The model achieved perfect performance on the test set:

Precision: 1.00 for all classes
Recall: 1.00 for all classes
F1-Score: 1.00 for all classes
Overall Accuracy: 100%

Confusion Matrix Analysis

The confusion matrix showed no misclassifications, indicating the model perfectly distinguished between all three wine types.

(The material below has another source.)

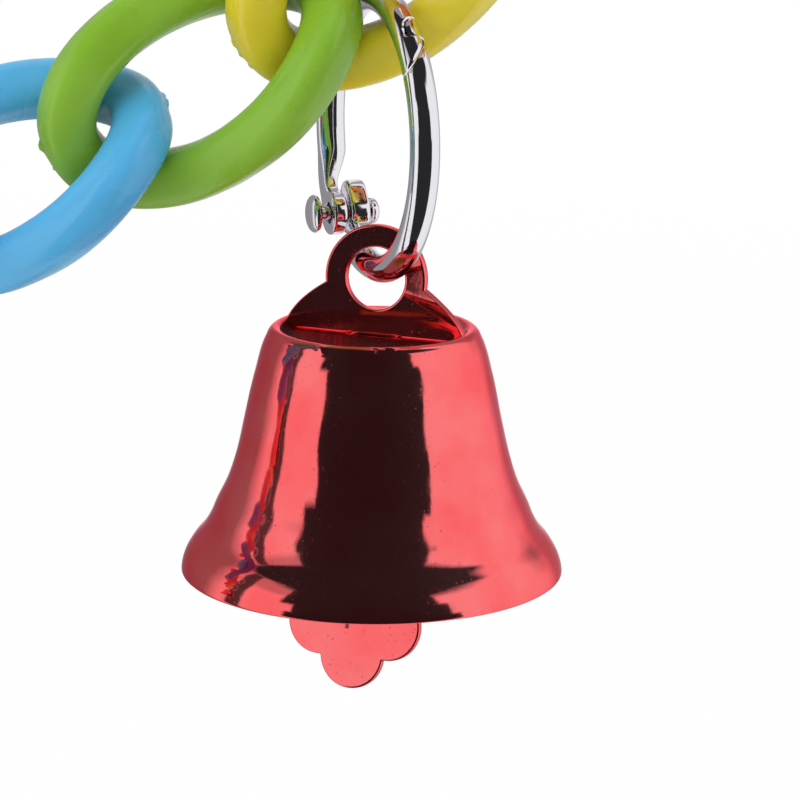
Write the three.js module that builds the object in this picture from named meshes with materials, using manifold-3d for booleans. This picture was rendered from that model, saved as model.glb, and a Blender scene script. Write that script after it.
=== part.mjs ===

Feature Importance Analysis

We analyzed feature importance based on the learned weights:

Top 5 Most Important Features

color_intensity: 0.441 (highest importance)
alcohol: 0.421
proline: 0.406
alcalinity_of_ash: 0.291
hue: 0.275

This analysis revealed that wine color intensity and alcohol content are the most discriminative features for classification.

Learning Outcomes

Technical Skills Developed

Algorithm Implementation: Built logistic regression from mathematical principles
Multi-class Classification: Handled three wine types with softmax activation
Regularization Techniques: Implemented L1/L2 regularization for model robustness
Gradient Descent: Optimized model parameters using iterative optimization
Model Evaluation: Applied comprehensive metrics and visualization techniques

Mathematical Understanding

Softmax Function: Multi-class probability distribution
Cross-entropy Loss: Classification loss function with regularization
Gradient Computation: Backpropagation for parameter updates
Feature Importance: Weight-based feature significance analysis

Best Practices Learned

Fallback Mechanisms: Robust data loading with error handling
Reproducibility: Consistent random seeds and parameter tracking
Regularization: Preventing overfitting through L1/L2 penalties
Comprehensive Evaluation: Multiple metrics for thorough model assessment

Code Repository

All implementation code is saved in the ai-sprint project directory as 03_logistic_regression_implementation.ipynb, including:

Complete LogisticRegression class implementation
Training and evaluation pipeline
Feature importance analysis
Visualization and reporting functions

Next Steps

Tomorrow's focus will be on implementing additional machine learning algorithms (SVM, Random Forest) and comparing their performance with our custom logistic regression implementation.